**Task to complete**.
Write the material out again exactly.

:: Dataset content ::

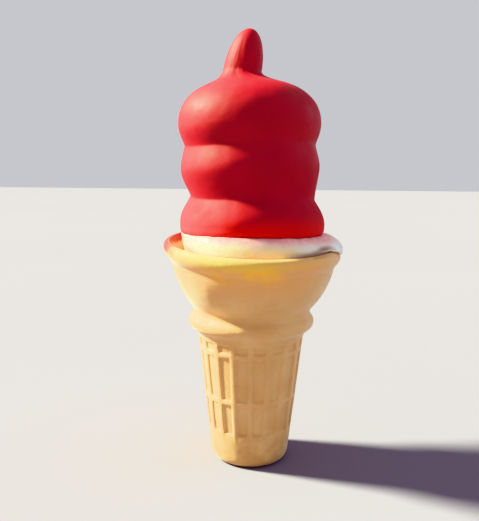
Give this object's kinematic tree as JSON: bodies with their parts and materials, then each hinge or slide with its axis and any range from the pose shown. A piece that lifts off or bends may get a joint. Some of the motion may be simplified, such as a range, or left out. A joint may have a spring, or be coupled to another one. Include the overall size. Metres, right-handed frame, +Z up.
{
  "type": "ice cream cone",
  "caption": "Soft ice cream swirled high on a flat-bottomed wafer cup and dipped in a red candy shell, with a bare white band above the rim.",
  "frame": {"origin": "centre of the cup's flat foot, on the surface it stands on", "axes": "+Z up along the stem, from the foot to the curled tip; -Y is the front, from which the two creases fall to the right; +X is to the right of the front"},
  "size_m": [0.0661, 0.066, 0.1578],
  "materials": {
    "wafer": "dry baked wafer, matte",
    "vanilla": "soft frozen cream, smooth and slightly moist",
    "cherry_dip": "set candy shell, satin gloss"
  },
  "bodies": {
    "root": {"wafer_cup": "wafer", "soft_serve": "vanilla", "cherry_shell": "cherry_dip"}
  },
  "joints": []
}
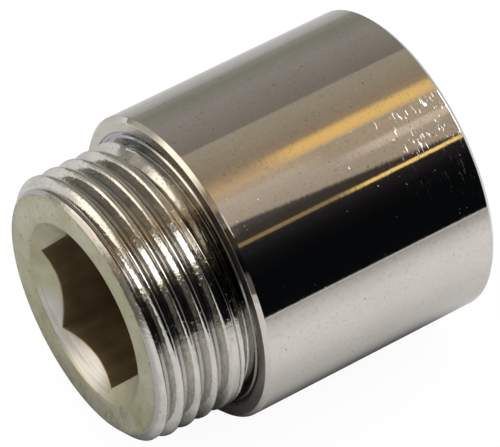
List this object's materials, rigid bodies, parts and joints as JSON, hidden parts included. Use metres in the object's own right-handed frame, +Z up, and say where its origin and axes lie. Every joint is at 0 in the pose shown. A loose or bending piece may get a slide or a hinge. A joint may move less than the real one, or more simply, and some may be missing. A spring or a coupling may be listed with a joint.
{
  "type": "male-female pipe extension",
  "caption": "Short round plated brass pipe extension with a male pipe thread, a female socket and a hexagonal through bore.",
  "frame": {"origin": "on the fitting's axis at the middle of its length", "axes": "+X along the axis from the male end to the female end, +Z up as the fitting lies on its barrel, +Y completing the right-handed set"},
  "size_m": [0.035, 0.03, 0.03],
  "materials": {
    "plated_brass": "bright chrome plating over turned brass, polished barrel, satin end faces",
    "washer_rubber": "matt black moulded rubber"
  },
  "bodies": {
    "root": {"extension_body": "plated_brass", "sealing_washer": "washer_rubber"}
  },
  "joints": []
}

:::

**The solution**.
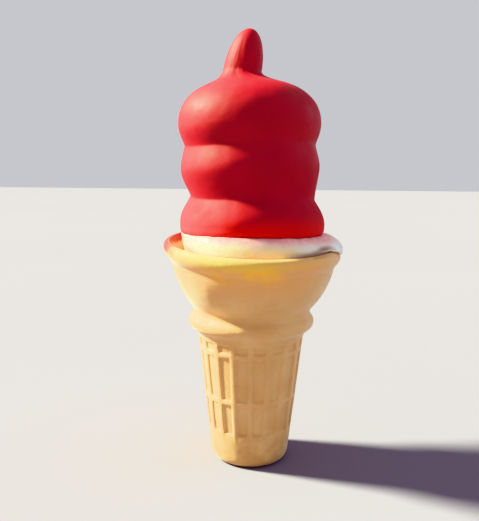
Give this object's kinematic tree as JSON: bodies with their parts and materials, then each hinge or slide with its axis and any range from the pose shown. A piece that lifts off or bends may get a joint. Some of the motion may be simplified, such as a range, or left out. A joint may have a spring, or be coupled to another one. Include the overall size. Metres, right-handed frame, +Z up.
{
  "type": "ice cream cone",
  "caption": "Soft ice cream swirled high on a flat-bottomed wafer cup and dipped in a red candy shell, with a bare white band above the rim.",
  "frame": {"origin": "centre of the cup's flat foot, on the surface it stands on", "axes": "+Z up along the stem, from the foot to the curled tip; -Y is the front, from which the two creases fall to the right; +X is to the right of the front"},
  "size_m": [0.0661, 0.066, 0.1578],
  "materials": {
    "wafer": "dry baked wafer, matte",
    "vanilla": "soft frozen cream, smooth and slightly moist",
    "cherry_dip": "set candy shell, satin gloss"
  },
  "bodies": {
    "root": {"wafer_cup": "wafer", "soft_serve": "vanilla", "cherry_shell": "cherry_dip"}
  },
  "joints": []
}
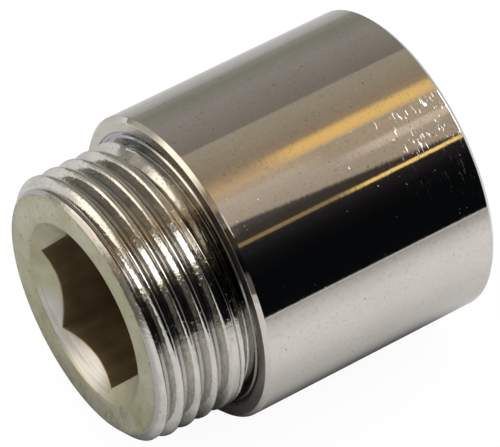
List this object's materials, rigid bodies, parts and joints as JSON, hidden parts included. Use metres in the object's own right-handed frame, +Z up, and say where its origin and axes lie. Every joint is at 0 in the pose shown. A loose or bending piece may get a slide or a hinge. A joint may move less than the real one, or more simply, and some may be missing. A spring or a coupling may be listed with a joint.
{
  "type": "male-female pipe extension",
  "caption": "Short round plated brass pipe extension with a male pipe thread, a female socket and a hexagonal through bore.",
  "frame": {"origin": "on the fitting's axis at the middle of its length", "axes": "+X along the axis from the male end to the female end, +Z up as the fitting lies on its barrel, +Y completing the right-handed set"},
  "size_m": [0.035, 0.03, 0.03],
  "materials": {
    "plated_brass": "bright chrome plating over turned brass, polished barrel, satin end faces",
    "washer_rubber": "matt black moulded rubber"
  },
  "bodies": {
    "root": {"extension_body": "plated_brass", "sealing_washer": "washer_rubber"}
  },
  "joints": []
}